Issue
Authors
Lead

L’imposition de la valeur locative et l’encouragement à la propriété du logement sont des sujets de prédilection au bistrot du coin tout comme dans les bureaux d’études. Une rétrospective montre les nombreuses tentatives de réformes entreprises à ce jour. Les nouveautés qui ressortent des innombrables réunions et d’un corpus bibliographique étendu sont pourtant maigres.

Content
Title
1. Historique de l’imposition de la propriété du logement
Level
2
Text

Le principe de l’imposition de la valeur locative de la propriété de logement à usage propre existe depuis une éternité. On en trouve déjà trace dans l’arrêté concernant l’impôt pour la défense nationale de 1940. C’est donc tout naturellement qu’il a été repris dans la loi fédérale sur l’harmonisation des impôts directs des cantons et des communes en 1990.1 L’imposition de la valeur locative est prescrite aux cantons et à la Confédération, mais ils bénéficient d’une grande marge de manœuvre quant à la fixation des valeurs locatives.
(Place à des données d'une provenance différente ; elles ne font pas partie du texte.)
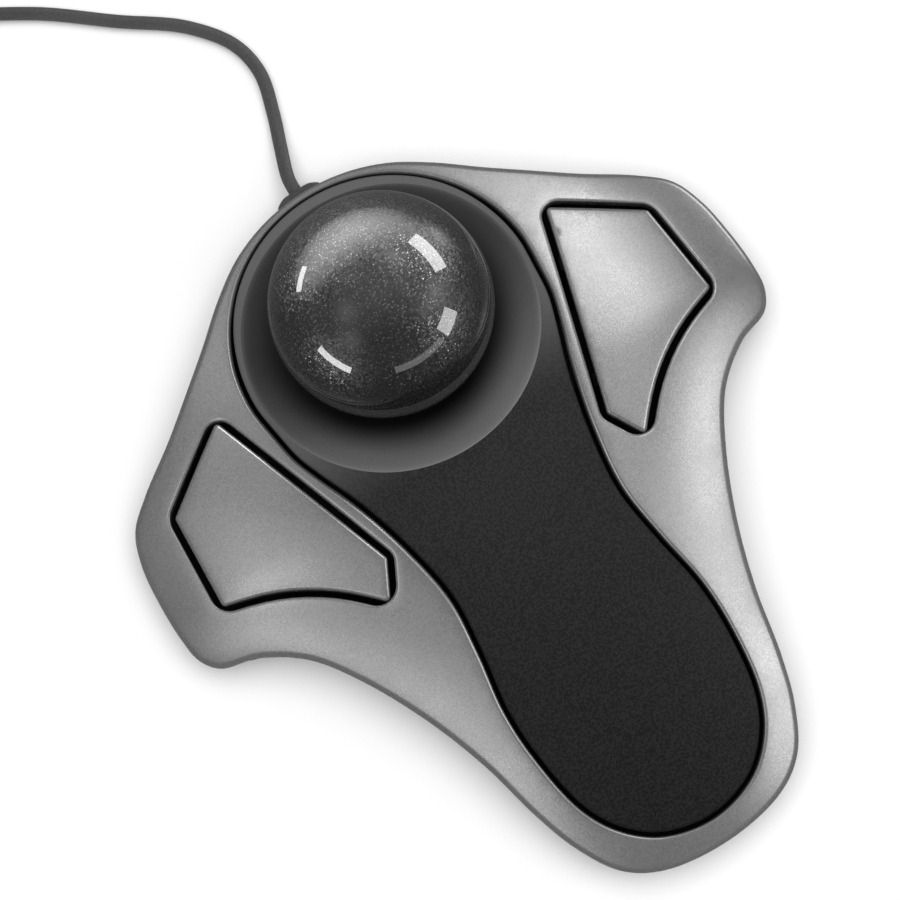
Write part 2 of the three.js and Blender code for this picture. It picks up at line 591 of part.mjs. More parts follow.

Il s’ensuit qu’il existe des systèmes de taxation très différents d’un canton à l’autre avec une charge fiscale très variable. L’initiative populaire «Propriété du logement pour tous» qui exigeait un encouragement accru et la préservation de la propriété du logement à usage propre et qui fut rejetée en 1999, a été à l’origine de la remise en question de l’imposition de la valeur locative.2 Une commission d’experts mise en place par le Conseil fédéral a proposé en 2000 un changement complet et résolu du système avec notamment la suppression de la valeur locative et l’annulation de la déduction pour intérêts débiteurs et pour entretien.3 Par la suite, le Parlement a adopté en juin 2003 un paquet fiscal complet qui prévoyait la suppression de la valeur locative en plus de certains thèmes liés à la politique familiale. En contrepartie de la suppression, une déduction pour intérêts débiteurs limitée pour les nouveaux acquéreurs et une franchise de 4000 francs pour la déduction pour entretien étaient prévues pour les logements à usage propre.4 Le paquet fiscal a été refusé par le peuple et le Conseil des Etats à une écrasante majorité le 16 mai 2004, notamment à cause de l’imposition controversée de la propriété foncière. Le paquet fiscal rejeté prévoyait en outre la possibilité d’une épargne-logement fiscalement privilégiée, un modèle qui avait déjà été introduit dans le canton de Bâle-Ville.

Title
2. Evolution de ces dernières années
Level
2
Text

En réaction au refus du paquet fiscal en 2004, l’Association suisse des propriétaires fonciers (ASPF) a déposé deux initiatives populaires en janvier 2009 qui entendent reprendre deux des postulats rejetés (la suppression de la valeur locative et l’épargne-logement). L’initiative populaire «Sécurité du logement à la retraite» entend conférer aux propriétaires de logement atteignant l’âge AVS le droit de décider à titre définitif que la valeur locative ne sera plus soumise à l’impôt. En contrepartie, les intérêts débiteurs associés à cette propriété du logement ne seraient plus déductibles. En revanche, les frais d’entretien resteraient déductibles à concurrence de 4000 francs par an et les frais liés aux mesures d’économie d’énergie et de protection de l’environnement et des monuments historiques seraient entièrement déductibles.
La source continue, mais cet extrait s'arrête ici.